32 (Elisa nu zat in zijn huis, en de oudsten zaten bij hem.) En hij zond een man van voor zijn aangezicht; maar eer de bode tot hem gekomen was, had hij gezegd tot de oudsten: Hebt gijlieden gezien, hoe die zoon des moordenaars gezonden heeft, om mijn hoofd af te nemen? Ziet toe, als die bode komt, sluit de deur toe, en dringt hem uit met de deur; is niet het geruis der voeten van zijn heer achter hem?
Elisa aber saß in seinem Hause, und die Ältesten saßen bei ihm. Und der König sandte einen Mann vor sich her; aber ehe der Bote zu ihm kam, sprach er zu den Ältesten: Sehet ihr nicht, wie dieser Mördersohn hersendet, um mir den Kopf abzuhauen? Sehet zu, wenn der Bote kommt, verschließet die Tür und drängt ihn mit der Tür hinweg! Höre ich nicht die Fußtritte seines Herrn hinter ihm her?

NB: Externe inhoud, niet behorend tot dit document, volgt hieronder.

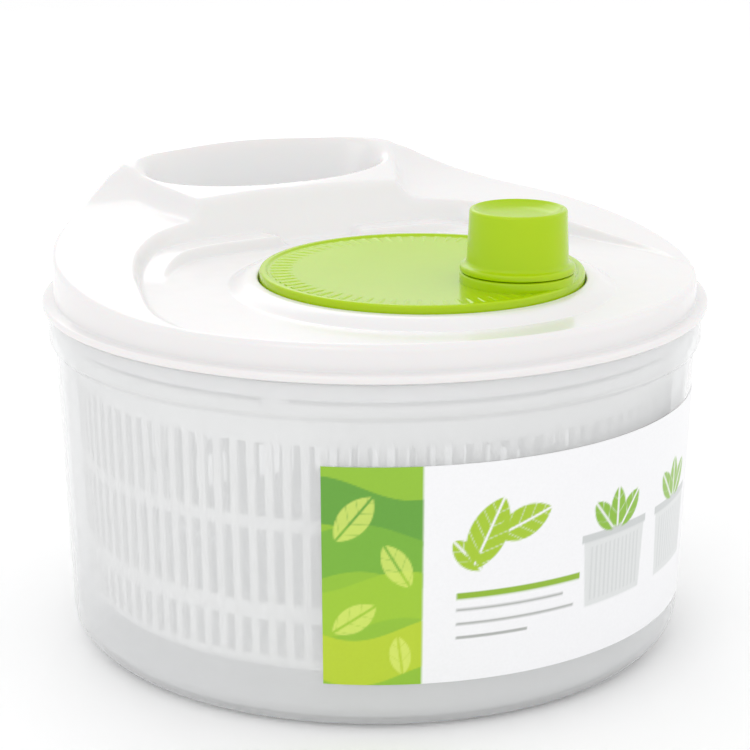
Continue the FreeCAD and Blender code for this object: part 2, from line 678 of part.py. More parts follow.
def make_knob():
    """Hollow knob with a dished top; its inner sleeve turns on the disc's post."""
    sleeve = "post_radius + 0.8 * running_gap"
    ceiling = "knob_top - 4.5"
    stem_end = "pad_top + 5.3"
    return turned("knob", [
        ("0", "knob_top - 2.1"),
        ("12", "knob_top - 1.8"),
        ("12.9", "knob_top - 0.2"),
        ("13.7", "knob_top"),
        ("14.3", "knob_top - 0.7"),
        ("15", "pad_top + 2.7"),
        ("knob_skirt", "pad_top + 2.1"),
        ("knob_skirt", "pad_top + 0.3"),
        ("12.6", "pad_top + 0.3"),
        ("12.3", ceiling),
        ("11", ceiling),
        ("11", "pad_top + 0.6"),
        (sleeve, "pad_top + 0.6"),
        (sleeve, ceiling),
        ("2.9", ceiling),
        ("2.9", stem_end),
        ("1.1", stem_end),
        ("1.1", "knob_top - 5.4"),
        ("0", "knob_top - 5.4"),
    ], place=KNOB_PLACE + ("0",))


# ------------------------------------------------------------------ the whole object

parts = [
    make_bowl(),
    make_label(),
    make_basket(),
    make_lid(),
    make_gear_housing(),
    make_housing_screws(),
    washer("pinion_bush", "journal_radius + 0.8 * running_gap", "bush_radius", "boss_base",
           "tray_top"),
    washer("thrust_washer", "journal_radius + 0.1", "8.2", "tray_top + 0.1", "tray_top + 0.5"),
    make_pinion(),
    make_drive_plate(),
    washer("drive_washer", "1.4", "7", "plate_base - 2.8", "plate_base - 2"),
    screw("drive_screw", "0", "0", "plate_base - 4", 2.8, 1.2, 1.25, 8),
    make_ring_gear(),
    make_crank_disc(),
    make_disc_screws(),
    washer("crank_washer", "1.4", "7.6", "tray_base - 0.95", "tray_base - 0.15",
           place=("0", CRANK_Y, "0")),
    screw("crank_screw", "0", CRANK_Y, "tray_base - 2.25", 2.8, 1.3, 1.25, 6.5),
    make_knob(),
    washer("knob_washer", "1.3", "5.2", "pad_top + 4.5", "pad_top + 5.3",
           place=KNOB_PLACE + ("0",)),
    screw("knob_screw", KNOB_PLACE[0], KNOB_PLACE[1], "pad_top + 3.3", 2.6, 1.2, 1.05, 6.5),
]

doc.recompute()

for thing in doc.Objects:
    if "Invalid" in thing.State or "Error" in thing.State:
        raise RuntimeError("%s failed: %s" % (thing.Name, thing.State))

os.makedirs("parts", exist_ok=True)
for part in parts:
    shape = part.Shape
    if shape.isNull() or not shape.isValid():
        raise RuntimeError(part.Label + " has no valid shape")
    box = shape.optimalBoundingBox()
    print("%-16s solids %2d  volume %9.0f  x %.1f..%.1f  y %.1f..%.1f  z %.1f..%.1f" % (
        part.Label, len(shape.Solids), shape.Volume,
        box.XMin, box.XMax, box.YMin, box.YMax, box.ZMin, box.ZMax))
    shape.exportStep("parts/%s.step" % part.Label)
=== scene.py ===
import math

import bpy
import numpy as np
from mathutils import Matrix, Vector


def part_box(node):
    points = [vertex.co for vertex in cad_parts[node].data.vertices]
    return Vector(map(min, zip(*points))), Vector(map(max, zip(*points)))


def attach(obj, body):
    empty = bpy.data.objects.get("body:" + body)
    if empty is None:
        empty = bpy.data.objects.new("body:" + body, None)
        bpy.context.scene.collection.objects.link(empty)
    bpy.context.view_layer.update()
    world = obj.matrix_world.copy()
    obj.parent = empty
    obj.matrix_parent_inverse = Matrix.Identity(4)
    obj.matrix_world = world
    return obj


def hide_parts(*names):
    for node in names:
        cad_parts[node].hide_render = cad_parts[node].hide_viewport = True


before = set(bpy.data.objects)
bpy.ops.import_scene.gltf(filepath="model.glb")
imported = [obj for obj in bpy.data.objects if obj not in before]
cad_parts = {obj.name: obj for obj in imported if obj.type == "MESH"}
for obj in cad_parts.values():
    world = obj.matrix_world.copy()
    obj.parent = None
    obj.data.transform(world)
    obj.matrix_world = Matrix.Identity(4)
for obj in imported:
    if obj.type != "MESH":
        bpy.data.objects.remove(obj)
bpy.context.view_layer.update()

bl_info = {
    "name": "Crank salad spinner",
    "version": (1, 0, 0),
    "blender": (4, 5, 0),
    "location": "View3D > Sidebar > Spinner",
    "description": "Builds the visible shells and finishes of a crank salad spinner round its CAD frame",
    "category": "Object",
}

MM = 0.001


# ------------------------------------------------------------------ places read from the frame

def top_of(node):
    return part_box(node)[1][2] / MM


def base_of(node):
    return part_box(node)[0][2] / MM


def centre_of(node):
    low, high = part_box(node)
    return ((low[0] + high[0]) / 2 / MM, (low[1] + high[1]) / 2 / MM)


DISC_CENTRE = (0.0, centre_of("crank_washer")[1])
KNOB_CENTRE = centre_of("knob_washer")
DISC_RADIUS = 48.7
LID_FLANGE = 103.0
BOWL_RIM = top_of("bowl")
BASKET_RIM = top_of("basket")
BASKET_BASE = base_of("basket")
KNOB_TOP = top_of("knob")
KNOB_BASE = base_of("knob")


# ------------------------------------------------------------------ colour and nodes

def linear(text):
    """An sRGB hex colour as linear red, green and blue."""
    channels = [int(text[i:i + 2], 16) / 255 for i in (1, 3, 5)]
    return tuple(c / 12.92 if c <= 0.04045 else ((c + 0.055) / 1.055) ** 2.4 for c in channels)


def add_node(tree, kind, links=(), **settings):
    """Add a node; a setting names an attribute, or an input socket with _ for space.

    links is a list of (output socket, input socket name or number)."""
    node = tree.nodes.new(kind)
    for key, value in settings.items():
        if hasattr(node, key):
            setattr(node, key, value)
        else:
            node.inputs[int(key[1:]) if key[1:].isdigit() else key.replace("_", " ")].default_value = value
    for output, target in links:
        tree.links.new(output, node.inputs[target])
    return node


def start_material(name):
    material = bpy.data.materials.new(name)
    material.use_nodes = True
    tree = material.node_tree
    tree.nodes.clear()
    shader = add_node(tree, "ShaderNodeBsdfPrincipled")
    add_node(tree, "ShaderNodeOutputMaterial", [(shader.outputs[0], "Surface")])
    return material, tree, shader


def per_metre(size_mm):
    """Noise scale whose features are about size_mm across."""
    return 1000.0 / size_mm


def mottled(tree, where, size_mm, low, high, detail=3.0):
    """A noise in Object coordinates mapped to between two values or colours."""
    noise = add_node(tree, "ShaderNodeTexNoise", [(where, "Vector")],
                     Scale=per_metre(size_mm), Detail=detail, Roughness=0.55)
    if isinstance(low, tuple):
        return add_node(tree, "ShaderNodeMix", [(noise.outputs["Fac"], 0)],
                        data_type="RGBA", _6=(*low, 1), _7=(*high, 1)).outputs[2]
    return add_node(tree, "ShaderNodeMapRange", [(noise.outputs["Fac"], "Value")],
                    _3=low, _4=high).outputs["Result"]


def moulded_skin(tree, shader, size_mm, depth_mm, strength):
    """The faint unevenness of an injection-moulded wall, as bump."""
    place = add_node(tree, "ShaderNodeTexCoord").outputs["Object"]
    height = add_node(tree, "ShaderNodeTexNoise", [(place, "Vector")],
                      Scale=per_metre(size_mm), Detail=2.0).outputs["Fac"]
    bump = add_node(tree, "ShaderNodeBump", [(height, "Height")],
                    Strength=strength, Distance=depth_mm * MM)
    tree.links.new(bump.outputs[0], shader.inputs["Normal"])
    return place


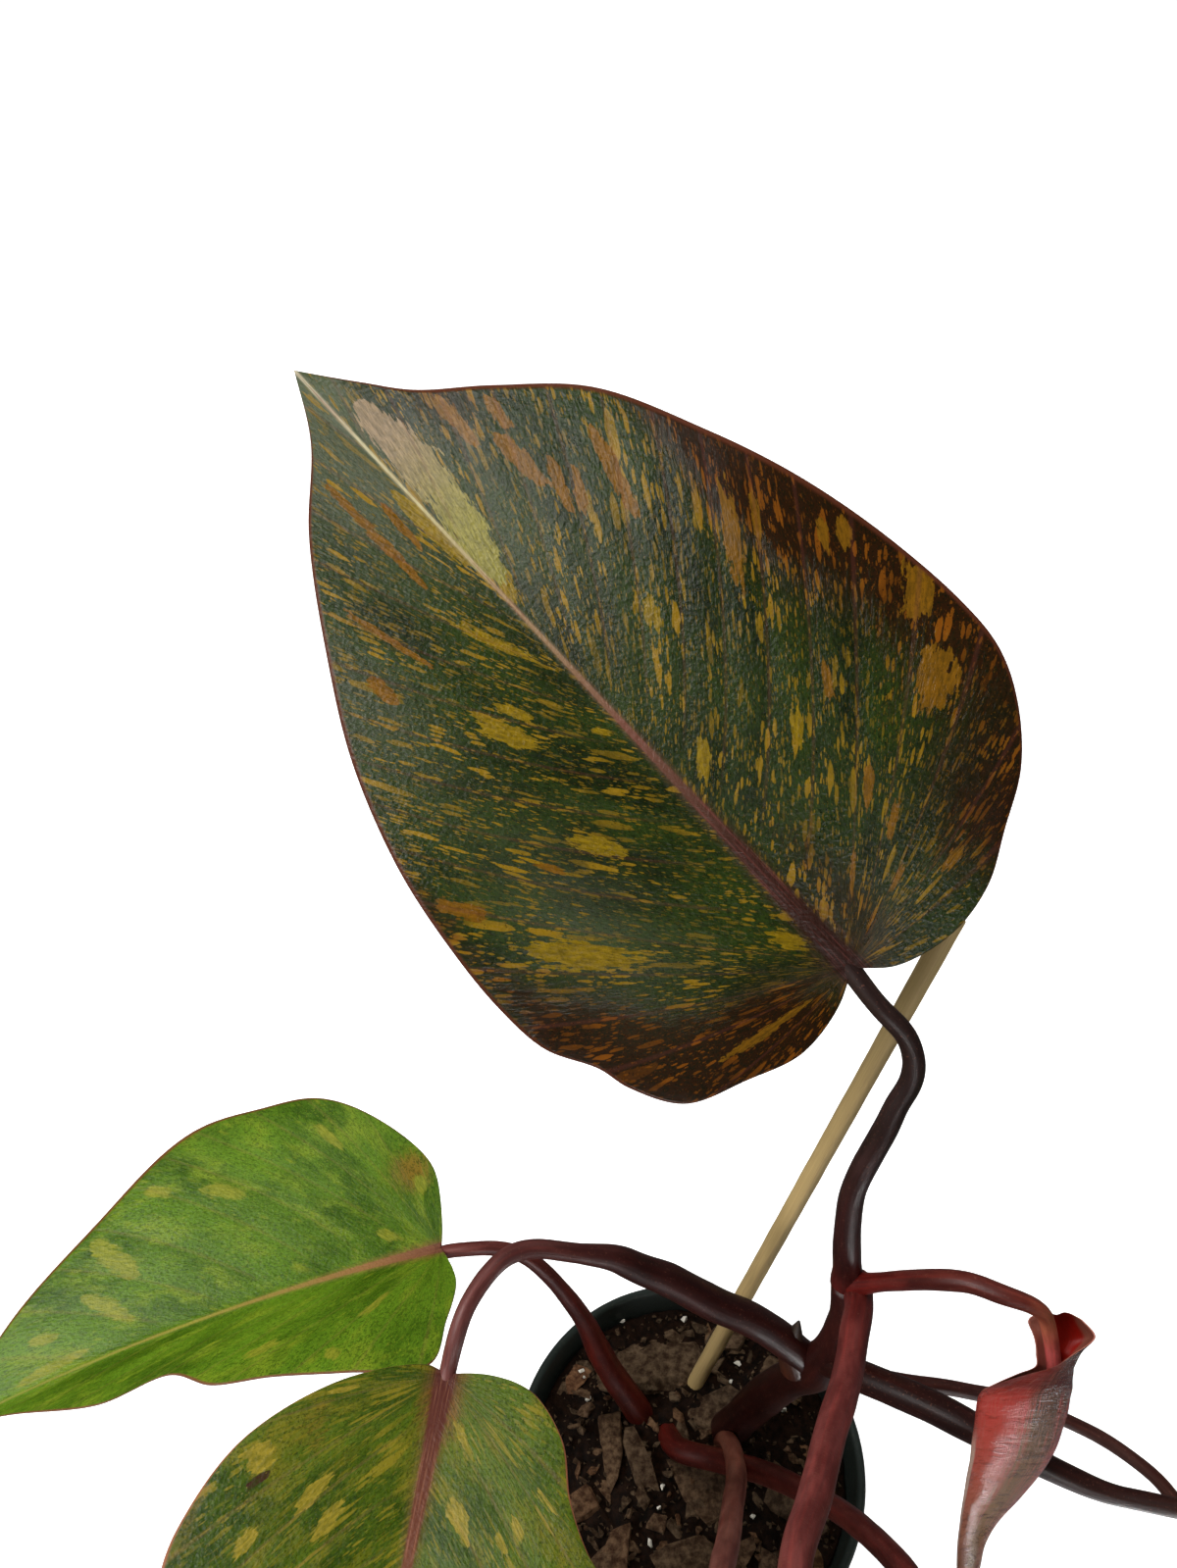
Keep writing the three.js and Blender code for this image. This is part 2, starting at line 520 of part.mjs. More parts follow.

33 Als hij nog met hen sprak, ziet, zo kwam de bode tot hem af; en hij zeide: Zie, dat kwaad is van den HEERE; wat zou ik verder op den HEERE wachten?
Während er noch mit ihnen redete, siehe, da kam der Bote zu ihm hinab, und er sprach: Siehe, solches Übel kommt vom HERRN, was soll ich noch auf den HERRN warten?